[Written problem] Copy each line in which the string "slide" occurs.

[Supplied material]
————————
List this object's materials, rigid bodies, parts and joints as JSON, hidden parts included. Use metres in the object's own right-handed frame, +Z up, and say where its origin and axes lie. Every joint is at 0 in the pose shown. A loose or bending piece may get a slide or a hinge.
————————
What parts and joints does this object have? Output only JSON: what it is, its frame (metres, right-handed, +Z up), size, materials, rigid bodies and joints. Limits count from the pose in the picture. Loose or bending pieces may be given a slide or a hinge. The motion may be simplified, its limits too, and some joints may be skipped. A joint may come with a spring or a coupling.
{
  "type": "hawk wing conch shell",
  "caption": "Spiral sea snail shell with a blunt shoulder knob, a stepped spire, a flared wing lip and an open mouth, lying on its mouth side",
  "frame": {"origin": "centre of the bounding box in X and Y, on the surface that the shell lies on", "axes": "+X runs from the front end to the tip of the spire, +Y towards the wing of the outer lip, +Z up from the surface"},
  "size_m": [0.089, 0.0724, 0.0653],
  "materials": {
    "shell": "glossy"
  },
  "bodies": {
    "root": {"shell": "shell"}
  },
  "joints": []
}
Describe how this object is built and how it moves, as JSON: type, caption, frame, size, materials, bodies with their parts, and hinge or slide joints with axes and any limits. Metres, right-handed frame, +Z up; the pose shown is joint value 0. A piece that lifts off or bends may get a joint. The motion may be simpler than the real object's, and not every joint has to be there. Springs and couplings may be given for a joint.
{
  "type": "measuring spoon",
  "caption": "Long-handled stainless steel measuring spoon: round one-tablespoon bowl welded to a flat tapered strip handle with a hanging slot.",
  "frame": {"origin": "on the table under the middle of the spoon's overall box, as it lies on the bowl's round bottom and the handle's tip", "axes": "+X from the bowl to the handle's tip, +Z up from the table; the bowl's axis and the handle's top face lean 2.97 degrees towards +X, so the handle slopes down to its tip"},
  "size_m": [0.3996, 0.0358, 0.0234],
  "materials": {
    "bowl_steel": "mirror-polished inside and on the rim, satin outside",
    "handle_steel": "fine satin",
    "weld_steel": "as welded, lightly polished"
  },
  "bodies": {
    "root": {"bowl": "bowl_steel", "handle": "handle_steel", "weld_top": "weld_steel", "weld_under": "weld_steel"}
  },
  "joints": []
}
————————
[Result for this task]
List this object's materials, rigid bodies, parts and joints as JSON, hidden parts included. Use metres in the object's own right-handed frame, +Z up, and say where its origin and axes lie. Every joint is at 0 in the pose shown. A loose or bending piece may get a slide or a hinge.
What parts and joints does this object have? Output only JSON: what it is, its frame (metres, right-handed, +Z up), size, materials, rigid bodies and joints. Limits count from the pose in the picture. Loose or bending pieces may be given a slide or a hinge. The motion may be simplified, its limits too, and some joints may be skipped. A joint may come with a spring or a coupling.
Describe how this object is built and how it moves, as JSON: type, caption, frame, size, materials, bodies with their parts, and hinge or slide joints with axes and any limits. Metres, right-handed frame, +Z up; the pose shown is joint value 0. A piece that lifts off or bends may get a joint. The motion may be simpler than the real object's, and not every joint has to be there. Springs and couplings may be given for a joint.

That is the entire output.